Photocatalytic fluoroalkyl radical-initiated construction of fluorinated heterocycles: mechanisms and applications

Abstract

Fluorine-containing heterocycles hold exceptional value across pharmaceuticals, agrochemicals, and materials science owing to fluorine's distinctive electronic effects, lipophilicity, and capacity to modulate bioactivity. Their streamlined synthesis has therefore become a central pursuit in contemporary organic chemistry. Photocatalysis, characterized by mild, sustainable conditions and finely tunable redox properties, provides innovative strategies for constructing fluorinated heterocycles via fluoroalkyl radical pathways.
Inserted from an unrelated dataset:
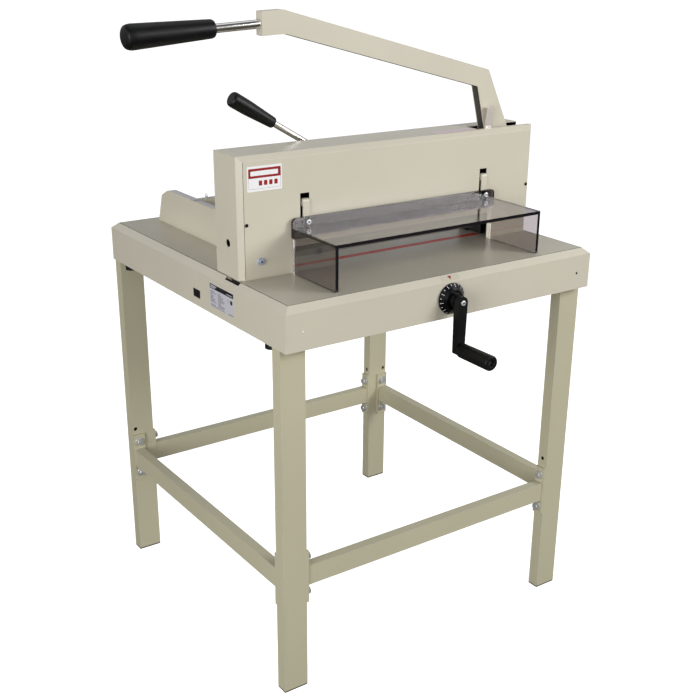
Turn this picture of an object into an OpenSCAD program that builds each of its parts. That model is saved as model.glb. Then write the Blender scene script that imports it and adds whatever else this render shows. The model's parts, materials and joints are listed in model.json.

Notably, recent advances in photochemically induced fluoroalkyl radical strategies have enabled modular heterocycle synthesis through single-electron transfer, electron donor-acceptor complex activation, or energy-transfer mechanisms. This review consolidates progress since 2018, systematically dissecting the mechanisms of photocatalytic fluoroalkyl radical-driven formation of five-, six-, and seven-membered fluorinated heterocycles. It further provides an in-depth analysis of emerging trends and application prospects, aiming to establish a theoretical foundation for heterocyclic synthesis and fluorine chemistry, while guiding the rational design of novel, functional fluorinated heterocyclic molecules.